WRITTEN EXERCISE
Return exactly the span of lines that opens with the line containing "Model this object" and closes with the last line of the data, inclusive.

DATASET ROWS
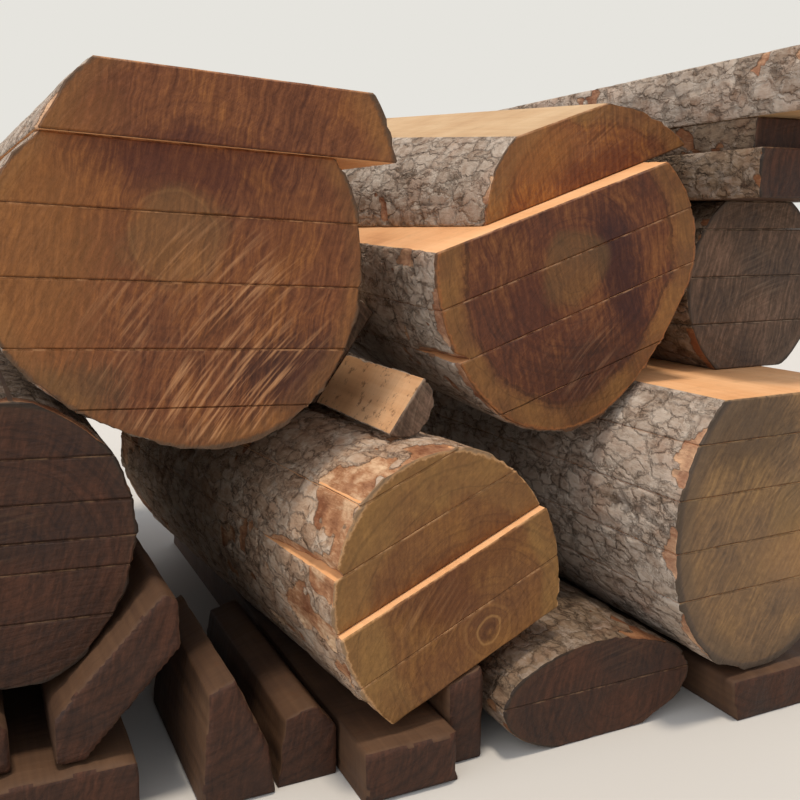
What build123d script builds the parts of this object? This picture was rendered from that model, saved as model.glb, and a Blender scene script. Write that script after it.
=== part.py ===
from build123d import *
import math
import os
import numpy as np

# A heap of sawn logs: every log is sawn through into boards and stacked again in log order
# Lengths are millimetres; X runs right, Y runs back along the logs, Z is up
# A turn is yaw, pitch and roll in degrees; cuts are heights measured from a log's axis
# Lobes make an outline less round: skewed, pear shaped and lopsided, as shares of its radius

# Gap left between neighbours that touch
SEAT = 0.3
# Height left under a log that rests on round or sloping neighbours
REST = 0.5
# Thinnest end that a slab running out along a tapering log keeps
THIN_END = 4
# Widest angle between outline points, in radians
ANGLE_STEP = 0.2
SPARE = 1
# The same, for finding where pieces touch
CONTACT_STEP = 0.07
# How much a log's radius has shrunk at its back end
SHRINK = 0.98

# Big left log
BIG_PLACE = (241, 1053, 610)
BIG_TURN = (1, 0, -3.3)
BIG_WIDTH = 433
BIG_HEIGHT = 409
BIG_LENGTH = 1100
BIG_CUTS = (-230, -157, -90, -16, 59, 133)
BIG_LOBES = (0, -0.037, 0)

# Thick loose slab on the big left log
SLAB_SPIN = 0.5
SLAB_SHIFT = (38, -10)
SLAB_WIDTH = 424
SLAB_HEIGHT = 420
SLAB_LENGTH = 1050
SLAB_CUTS = (62, 139)
SLAB_LOBES = (0.03, -0.02, 0)

# Middle log of the top row
MID_PLACE = (725, 1021, 580)
MID_TURN = (-2, 1.65, 19)
MID_WIDTH = 401
MID_HEIGHT = 383
MID_LENGTH = 1100
MID_CUTS = (-230, -135, -48, 24, 94)
MID_LOBES = (0.027, 0.046, 0.025)
MID_SHRINK = 0.97

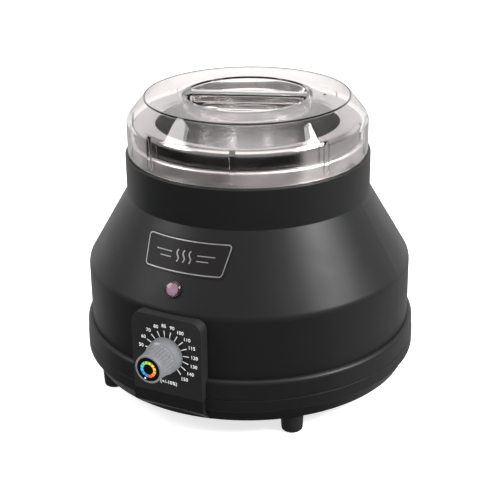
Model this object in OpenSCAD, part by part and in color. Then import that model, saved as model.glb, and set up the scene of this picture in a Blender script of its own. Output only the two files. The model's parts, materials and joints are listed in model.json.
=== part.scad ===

OUTPUT FOR THIS TASK
Model this object in OpenSCAD, part by part and in color. Then import that model, saved as model.glb, and set up the scene of this picture in a Blender script of its own. Output only the two files. The model's parts, materials and joints are listed in model.json.
=== part.scad ===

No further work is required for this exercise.